(1.) Gurmail Kaur - respondent filed an application under Section 488, Criminal Procedure Code, against Gurdeep Singh her husband, claiming maintenance on the allegations that he had turned her of his house after beating her and that ever since he had refused to keep her with him and maintain her. Gurdip Singh admitted his marriage but denied the other charge against him and averred that previously too there were similar proceedings between them and that in those proceedings a compromise was arrived at on the 15th June, 1959 under which they mutually agreed to live separately from each other. After recording the evidence led by the parties Shri Rajinder Lal Garg, Magistrate Ist Class, Nabha, found substance in the application and allowed maintenance at the rate of Rs. 40/- per mensem to Gurmail Kaur from the date of the petition and also ordered Gurdip Singh to pay Rs. 50/- to her as costs of the petition, vide his order dated the 22nd May, 1961. Gurdip Singh went up in revision against that order and the learned Additional Sessions Judge, Ambala, after discussing the entire evidence made the recommendation to this Court that the order of the trial Court granting maintenance to Gurmail Kaur may be set aside and her petition be dismissed, vide his order dated the 24th April, 1962.
(2.) The recommendation of the learned Additional Sessions Judge is based on the ground that during the previous proceedings under Section 488, Criminal Procedure Code, between the parties there was a compromise, the terms of which were embodied in Exhibit P-1 or D-1, according to which the parties were to be at liberty, and Gurmail Kaur would not be entitled to any maintenance and that she would withdraw her application under Section 488, Criminal Procedure Code. It was also agreed that Gurmail Kaur would not have any claim against her husband on account of clothes and ornaments. Relying on 49 Cr.L.J. 283 (Calcutta), the learned Judge held that the parties were living separately by mutual consent and, therefore the provisions of Section 488(4), Criminal Procedure Code, barred the wife being granted any maintenance. In the present case it is admitted that the compromise was entered into on the 15th June, 1959, and the present application was put in on the 3rd January, 1961. In between this period the parties were living separately.

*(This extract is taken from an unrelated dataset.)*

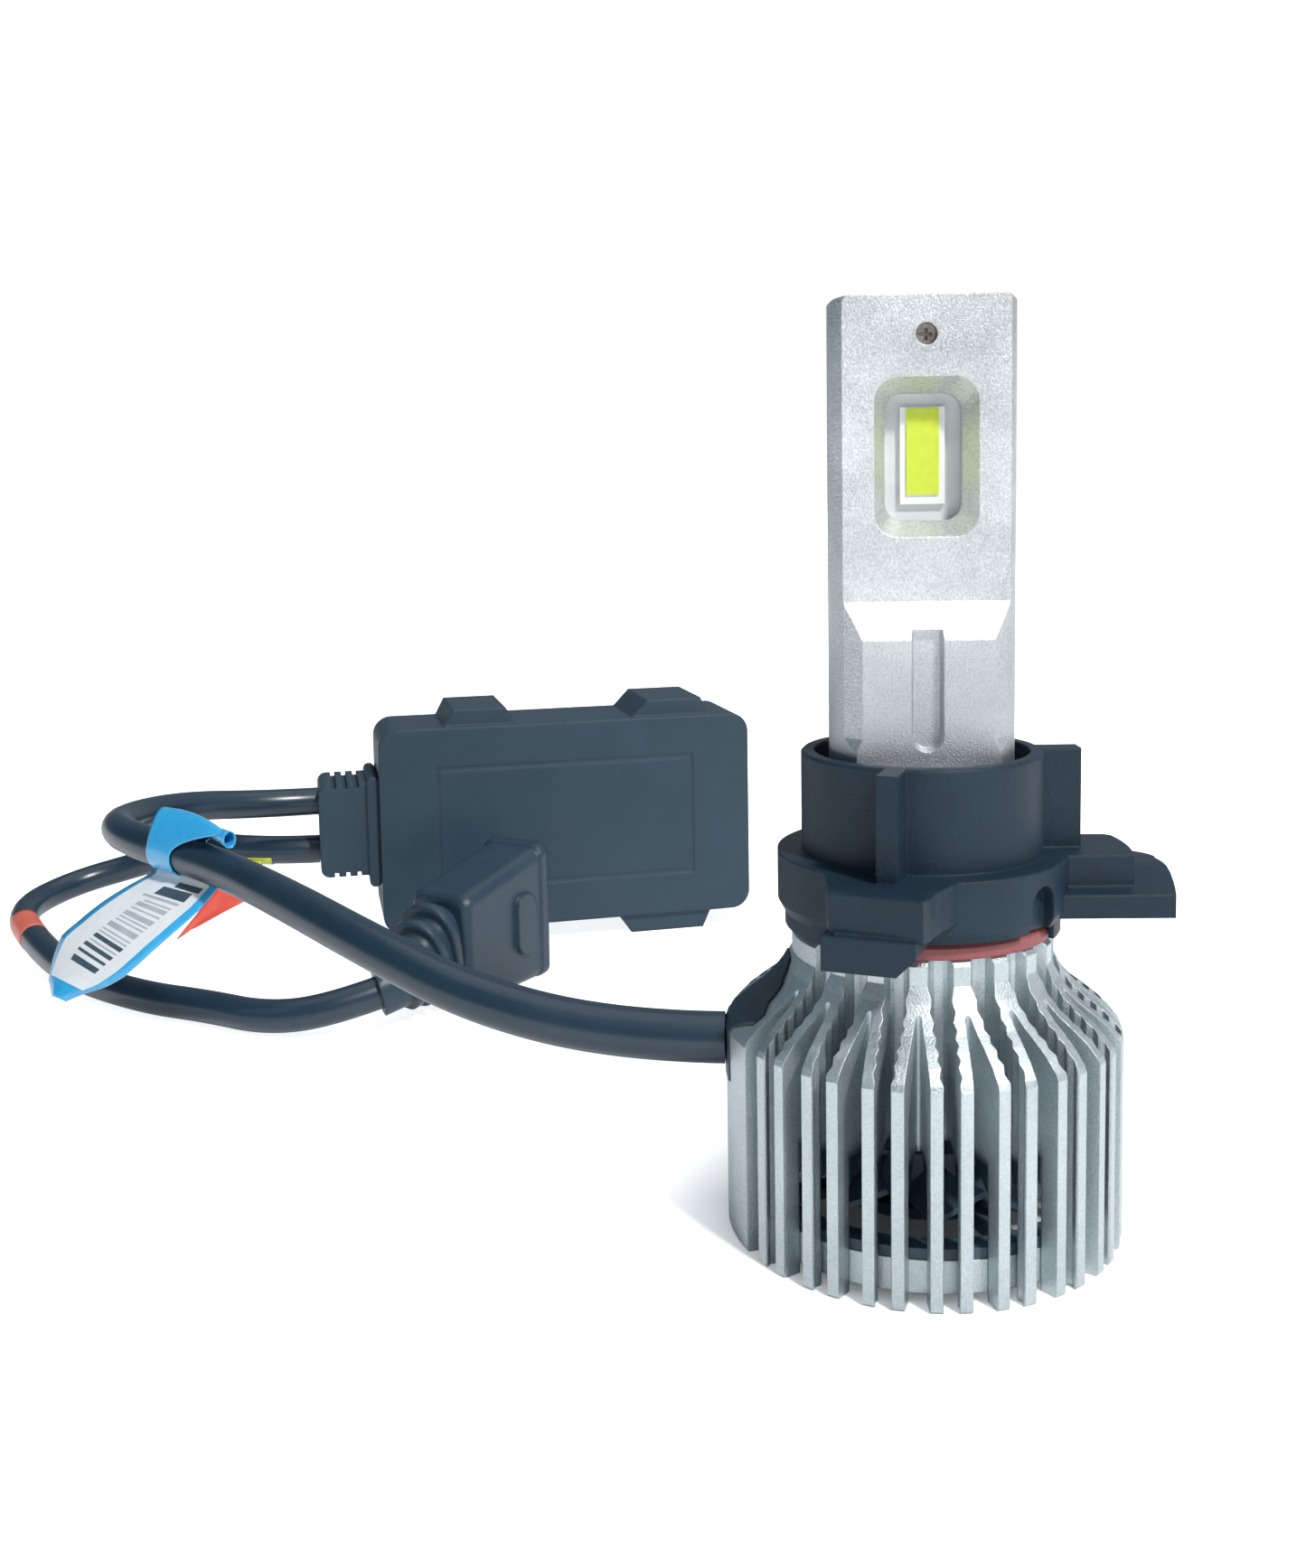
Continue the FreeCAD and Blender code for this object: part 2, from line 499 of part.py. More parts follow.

(3.) The learned counsel for Gurmail Kaur maintained that the authority relied upon by the learned Additional Sessions Judge would not apply to the facts of the present case as Gurmail Kaur was forced to sign the compromise deed and that she was not a willing party to it. In support of his contention he cited Mukand Lal v. Jyoti Shamati, 1958 AIR(P&H) 390. In that case it was laid down that mutual consent would apply to separate living if such separate living was the result of a desire of both parties. This desire should be based on the volition of both the parties without any element of impelling or compelling circumstances. If a wife knows that the husband is determined to break up the marriage and to take another woman as his wife, and if she decides to live separately because of that reason, it cannot be said that the separate living is the result of any desire on her part to live away from her heart and home willingly and without the element of compulsion forcing the decision against her will". The facts of the present case are entirely different. In this case there is nothing on the record to show that Gurmail Kaur was forced by her husband to sign the compromise deed although it appears that she did so on the advice of her mother. The only thing alleged against Gurdip Singh is that during the time parties lived together they did not pull on well and that he threatened to commit suicide. It is alleged that he then left Gurmail Kaur with her parents. It cannot, therefore, be said that she was made to sign the compromise above mentioned against her will. The second case cited by him was Ram Chand v. Jiwan Bai, 1958 AIR(P&H) 431, but the facts of that case also do not apply to the present one. He also relied on Chambeli v. Gajraj Bahadur, 1954 AIR(All) 33 and 1942 PunLR 218. There is no quarrel with the principle involved in the authorities quoted above, but the facts of those cases do not apply to the present one. If Gurmail Kaur was not a willing party to sign the compromise, she could have resiled from it much earlier and not waited till the 3rd of January, that is for about a year and a half.